## EXERCISE AIM:
Reproduce all entries word for word.

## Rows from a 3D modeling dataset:
● ● ● ● ●

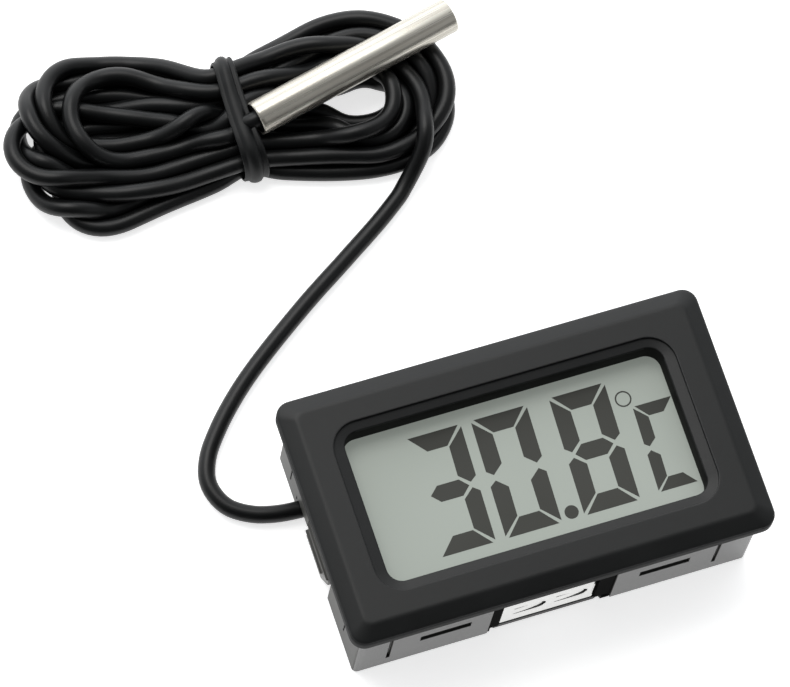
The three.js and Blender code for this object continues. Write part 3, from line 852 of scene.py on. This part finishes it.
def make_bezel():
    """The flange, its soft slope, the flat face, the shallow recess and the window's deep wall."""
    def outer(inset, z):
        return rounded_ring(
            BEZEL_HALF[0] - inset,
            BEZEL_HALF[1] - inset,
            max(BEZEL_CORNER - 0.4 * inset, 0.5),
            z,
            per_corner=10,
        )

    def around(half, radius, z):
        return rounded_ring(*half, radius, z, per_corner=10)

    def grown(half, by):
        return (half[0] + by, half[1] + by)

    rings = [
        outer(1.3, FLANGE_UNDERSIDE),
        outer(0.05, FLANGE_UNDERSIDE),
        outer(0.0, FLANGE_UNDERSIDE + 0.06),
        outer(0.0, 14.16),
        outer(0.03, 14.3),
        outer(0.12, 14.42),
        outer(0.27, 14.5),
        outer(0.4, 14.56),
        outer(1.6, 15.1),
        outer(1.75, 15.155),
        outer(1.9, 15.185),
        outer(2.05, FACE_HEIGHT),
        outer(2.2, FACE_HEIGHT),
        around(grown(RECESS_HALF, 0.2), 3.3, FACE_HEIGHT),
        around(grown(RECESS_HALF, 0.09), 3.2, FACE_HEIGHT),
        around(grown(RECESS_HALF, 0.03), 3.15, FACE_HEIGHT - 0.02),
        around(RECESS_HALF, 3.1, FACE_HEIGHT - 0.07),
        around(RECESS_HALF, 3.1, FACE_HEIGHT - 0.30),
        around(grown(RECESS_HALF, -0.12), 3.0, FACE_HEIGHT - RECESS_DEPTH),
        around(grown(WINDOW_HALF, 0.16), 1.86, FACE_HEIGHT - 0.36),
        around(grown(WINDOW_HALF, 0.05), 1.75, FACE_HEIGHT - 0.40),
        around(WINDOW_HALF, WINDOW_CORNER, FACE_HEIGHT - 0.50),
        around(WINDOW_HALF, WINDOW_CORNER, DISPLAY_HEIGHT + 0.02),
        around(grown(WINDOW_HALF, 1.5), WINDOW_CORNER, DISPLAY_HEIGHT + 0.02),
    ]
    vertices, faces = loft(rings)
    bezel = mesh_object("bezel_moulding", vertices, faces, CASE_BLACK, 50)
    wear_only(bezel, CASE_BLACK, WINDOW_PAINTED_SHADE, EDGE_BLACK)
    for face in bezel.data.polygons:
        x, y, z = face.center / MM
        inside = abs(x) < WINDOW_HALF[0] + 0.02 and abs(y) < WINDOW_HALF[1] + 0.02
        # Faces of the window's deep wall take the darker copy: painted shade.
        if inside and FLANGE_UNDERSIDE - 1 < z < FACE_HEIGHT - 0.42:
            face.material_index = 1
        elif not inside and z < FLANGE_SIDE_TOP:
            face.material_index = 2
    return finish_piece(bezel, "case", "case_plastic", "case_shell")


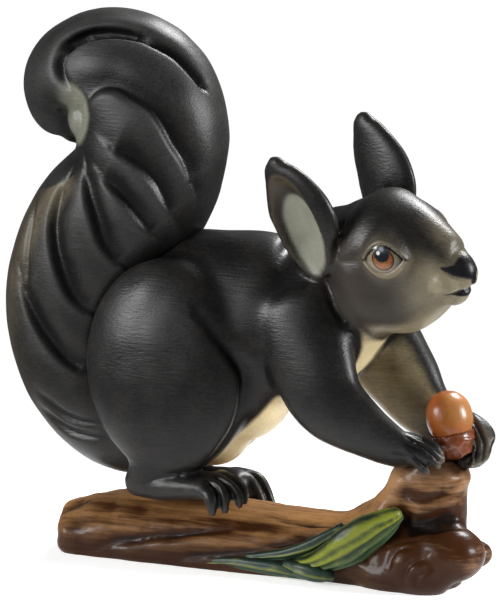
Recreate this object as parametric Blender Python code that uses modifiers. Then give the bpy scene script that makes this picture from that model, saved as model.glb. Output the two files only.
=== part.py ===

● ● ● ● ●

## EXPECTED ANSWER:
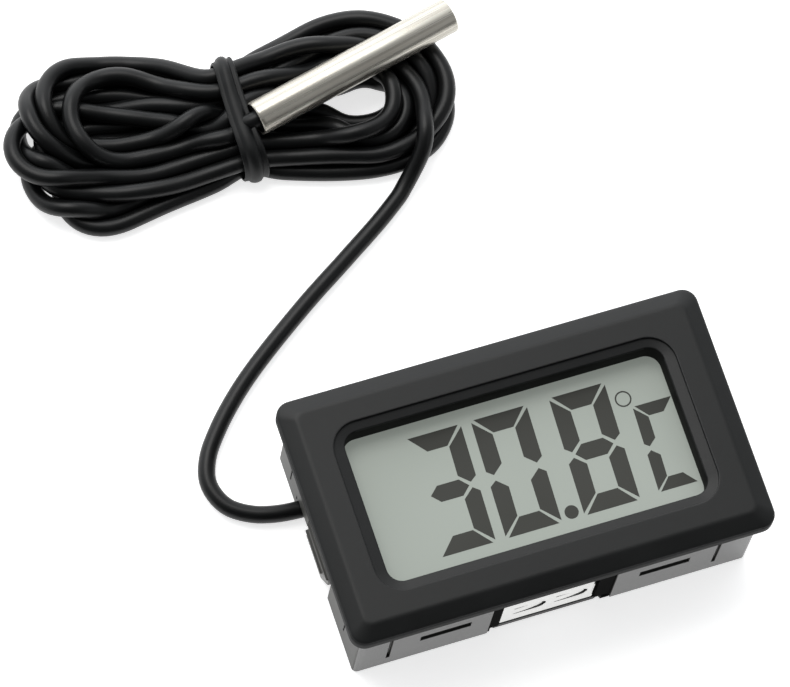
The three.js and Blender code for this object continues. Write part 3, from line 852 of scene.py on. This part finishes it.
def make_bezel():
    """The flange, its soft slope, the flat face, the shallow recess and the window's deep wall."""
    def outer(inset, z):
        return rounded_ring(
            BEZEL_HALF[0] - inset,
            BEZEL_HALF[1] - inset,
            max(BEZEL_CORNER - 0.4 * inset, 0.5),
            z,
            per_corner=10,
        )

    def around(half, radius, z):
        return rounded_ring(*half, radius, z, per_corner=10)

    def grown(half, by):
        return (half[0] + by, half[1] + by)

    rings = [
        outer(1.3, FLANGE_UNDERSIDE),
        outer(0.05, FLANGE_UNDERSIDE),
        outer(0.0, FLANGE_UNDERSIDE + 0.06),
        outer(0.0, 14.16),
        outer(0.03, 14.3),
        outer(0.12, 14.42),
        outer(0.27, 14.5),
        outer(0.4, 14.56),
        outer(1.6, 15.1),
        outer(1.75, 15.155),
        outer(1.9, 15.185),
        outer(2.05, FACE_HEIGHT),
        outer(2.2, FACE_HEIGHT),
        around(grown(RECESS_HALF, 0.2), 3.3, FACE_HEIGHT),
        around(grown(RECESS_HALF, 0.09), 3.2, FACE_HEIGHT),
        around(grown(RECESS_HALF, 0.03), 3.15, FACE_HEIGHT - 0.02),
        around(RECESS_HALF, 3.1, FACE_HEIGHT - 0.07),
        around(RECESS_HALF, 3.1, FACE_HEIGHT - 0.30),
        around(grown(RECESS_HALF, -0.12), 3.0, FACE_HEIGHT - RECESS_DEPTH),
        around(grown(WINDOW_HALF, 0.16), 1.86, FACE_HEIGHT - 0.36),
        around(grown(WINDOW_HALF, 0.05), 1.75, FACE_HEIGHT - 0.40),
        around(WINDOW_HALF, WINDOW_CORNER, FACE_HEIGHT - 0.50),
        around(WINDOW_HALF, WINDOW_CORNER, DISPLAY_HEIGHT + 0.02),
        around(grown(WINDOW_HALF, 1.5), WINDOW_CORNER, DISPLAY_HEIGHT + 0.02),
    ]
    vertices, faces = loft(rings)
    bezel = mesh_object("bezel_moulding", vertices, faces, CASE_BLACK, 50)
    wear_only(bezel, CASE_BLACK, WINDOW_PAINTED_SHADE, EDGE_BLACK)
    for face in bezel.data.polygons:
        x, y, z = face.center / MM
        inside = abs(x) < WINDOW_HALF[0] + 0.02 and abs(y) < WINDOW_HALF[1] + 0.02
        # Faces of the window's deep wall take the darker copy: painted shade.
        if inside and FLANGE_UNDERSIDE - 1 < z < FACE_HEIGHT - 0.42:
            face.material_index = 1
        elif not inside and z < FLANGE_SIDE_TOP:
            face.material_index = 2
    return finish_piece(bezel, "case", "case_plastic", "case_shell")


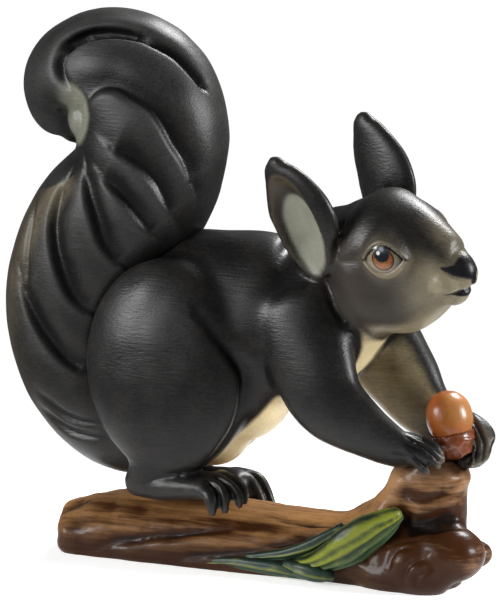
Recreate this object as parametric Blender Python code that uses modifiers. Then give the bpy scene script that makes this picture from that model, saved as model.glb. Output the two files only.
=== part.py ===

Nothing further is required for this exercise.